**Data section:**
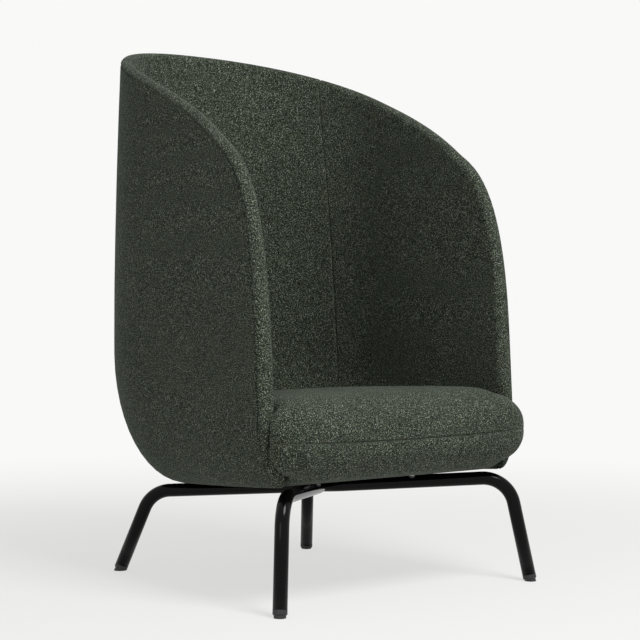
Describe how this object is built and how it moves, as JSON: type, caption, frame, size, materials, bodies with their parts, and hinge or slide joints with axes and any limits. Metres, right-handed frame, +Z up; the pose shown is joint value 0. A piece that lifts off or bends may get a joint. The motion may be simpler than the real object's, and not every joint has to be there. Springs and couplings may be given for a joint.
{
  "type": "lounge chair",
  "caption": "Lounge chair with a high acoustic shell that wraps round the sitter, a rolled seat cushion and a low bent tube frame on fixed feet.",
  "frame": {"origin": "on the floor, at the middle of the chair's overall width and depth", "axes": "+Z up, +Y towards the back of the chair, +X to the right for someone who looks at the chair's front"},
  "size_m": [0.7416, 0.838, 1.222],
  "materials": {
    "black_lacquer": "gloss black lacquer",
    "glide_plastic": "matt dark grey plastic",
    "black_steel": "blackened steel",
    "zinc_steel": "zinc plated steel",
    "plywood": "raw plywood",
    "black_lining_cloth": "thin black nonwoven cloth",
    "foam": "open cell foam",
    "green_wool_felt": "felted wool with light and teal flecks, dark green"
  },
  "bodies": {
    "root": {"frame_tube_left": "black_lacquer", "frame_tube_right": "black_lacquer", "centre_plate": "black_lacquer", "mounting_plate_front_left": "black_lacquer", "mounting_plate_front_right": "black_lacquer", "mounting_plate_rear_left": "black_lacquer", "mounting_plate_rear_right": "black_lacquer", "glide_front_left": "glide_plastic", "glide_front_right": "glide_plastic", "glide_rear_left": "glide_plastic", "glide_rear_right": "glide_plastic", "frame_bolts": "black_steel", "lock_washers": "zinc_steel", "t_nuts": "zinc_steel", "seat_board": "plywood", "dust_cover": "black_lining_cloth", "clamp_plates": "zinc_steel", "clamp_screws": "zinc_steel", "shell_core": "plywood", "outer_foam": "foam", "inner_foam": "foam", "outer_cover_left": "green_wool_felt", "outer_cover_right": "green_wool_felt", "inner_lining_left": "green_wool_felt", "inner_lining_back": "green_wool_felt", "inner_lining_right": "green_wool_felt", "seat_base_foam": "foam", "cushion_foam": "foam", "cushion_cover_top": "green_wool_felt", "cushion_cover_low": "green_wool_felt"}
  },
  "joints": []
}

**Task description:** Make an exact copy of all the data.

**Answer for this exercise:**
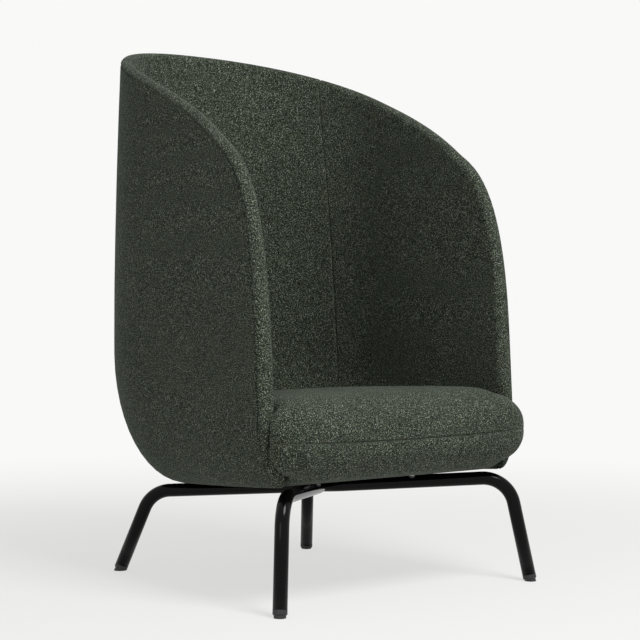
Describe how this object is built and how it moves, as JSON: type, caption, frame, size, materials, bodies with their parts, and hinge or slide joints with axes and any limits. Metres, right-handed frame, +Z up; the pose shown is joint value 0. A piece that lifts off or bends may get a joint. The motion may be simpler than the real object's, and not every joint has to be there. Springs and couplings may be given for a joint.
{
  "type": "lounge chair",
  "caption": "Lounge chair with a high acoustic shell that wraps round the sitter, a rolled seat cushion and a low bent tube frame on fixed feet.",
  "frame": {"origin": "on the floor, at the middle of the chair's overall width and depth", "axes": "+Z up, +Y towards the back of the chair, +X to the right for someone who looks at the chair's front"},
  "size_m": [0.7416, 0.838, 1.222],
  "materials": {
    "black_lacquer": "gloss black lacquer",
    "glide_plastic": "matt dark grey plastic",
    "black_steel": "blackened steel",
    "zinc_steel": "zinc plated steel",
    "plywood": "raw plywood",
    "black_lining_cloth": "thin black nonwoven cloth",
    "foam": "open cell foam",
    "green_wool_felt": "felted wool with light and teal flecks, dark green"
  },
  "bodies": {
    "root": {"frame_tube_left": "black_lacquer", "frame_tube_right": "black_lacquer", "centre_plate": "black_lacquer", "mounting_plate_front_left": "black_lacquer", "mounting_plate_front_right": "black_lacquer", "mounting_plate_rear_left": "black_lacquer", "mounting_plate_rear_right": "black_lacquer", "glide_front_left": "glide_plastic", "glide_front_right": "glide_plastic", "glide_rear_left": "glide_plastic", "glide_rear_right": "glide_plastic", "frame_bolts": "black_steel", "lock_washers": "zinc_steel", "t_nuts": "zinc_steel", "seat_board": "plywood", "dust_cover": "black_lining_cloth", "clamp_plates": "zinc_steel", "clamp_screws": "zinc_steel", "shell_core": "plywood", "outer_foam": "foam", "inner_foam": "foam", "outer_cover_left": "green_wool_felt", "outer_cover_right": "green_wool_felt", "inner_lining_left": "green_wool_felt", "inner_lining_back": "green_wool_felt", "inner_lining_right": "green_wool_felt", "seat_base_foam": "foam", "cushion_foam": "foam", "cushion_cover_top": "green_wool_felt", "cushion_cover_low": "green_wool_felt"}
  },
  "joints": []
}